Profit per customer higher? Probably yes for the AWM segment. Fee-based wrap economics scale with portfolio value; the average household portfolio compounds at market plus contributions. Fee compression is the offset, but slower than asset growth historically. Net: low-to-mid single-digit per-household revenue growth.
Moat wider? Marginally narrower, more likely. Advisor independence is structural; price compression is structural; AI may compress the planning premium. Conversely, if AMP successfully integrates AI into advisor productivity, scale advantages widen — that is the bull lever.
Single biggest threat in 10 years? Not one I have written about much, but the most plausible: a generational handoff in which Gen-X and millennial inheritors of boomer wealth choose direct-indexed, robo-advised, or RIA-channel solutions over Ameriprise's branded full-service model.
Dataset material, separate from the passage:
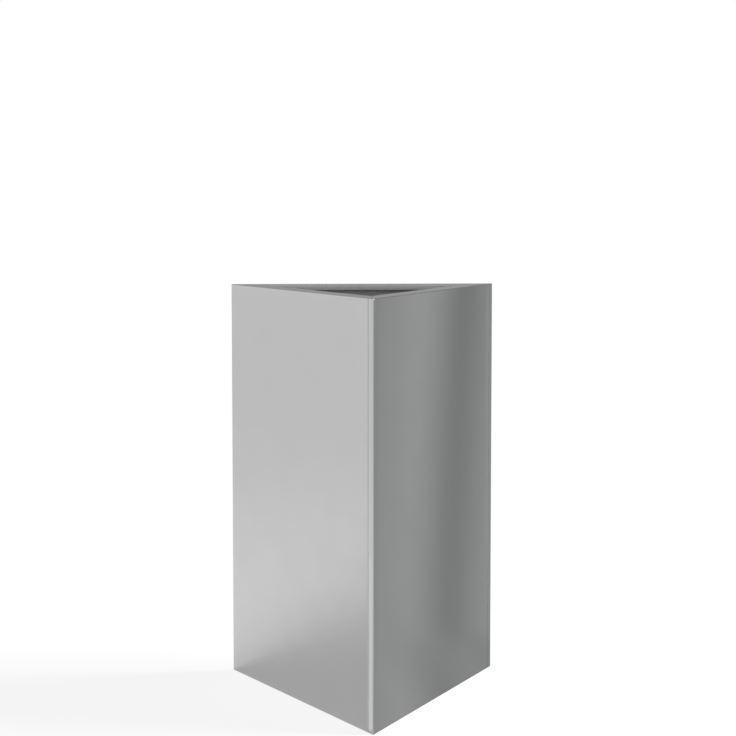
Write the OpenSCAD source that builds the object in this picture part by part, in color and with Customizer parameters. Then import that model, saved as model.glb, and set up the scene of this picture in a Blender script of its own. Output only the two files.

AMP's brand has lower resonance with under-50 households than with over-60 households. If the 2030s inheritance flow does not stick to AMP, the franchise melts even with no operational misstep.
Confidence assessment. AWM compounds; AM melts; RPS runs off; the math works at $467. The principal uncertainty is the rate of advisor independence and the inheritor capture rate — both real, both manageable, neither catastrophic. The annuity tail risk is the one binary downside. Net of all this, I am comfortable that the business shape is recognizable in a decade, though smaller in absolute revenue if the legacy run-off outpaces AWM growth.
CONFIDENCE: medium
Position guidance
- **Recommendation:** Buy - **Conviction:** medium - **Target buy price:** $475 (current $467 is already in the buy zone; below $500 the margin of safety is substantial vs $826 low IV) - **Target trim price:** $1,400 (approaches base IV of $1,493; high IV of $1,939 only justifies trimming if rate regime stays favorable) - **Position sizing:** 3-5% portfolio weight. Not larger because (a) annuity tail risk is binary and hard to quantify, (b) confirmation bias risk in the analysis, (c) advisor-independence secular pressure on the moat. Larger position only justified after another full rate cycle of clean run-off disclosure.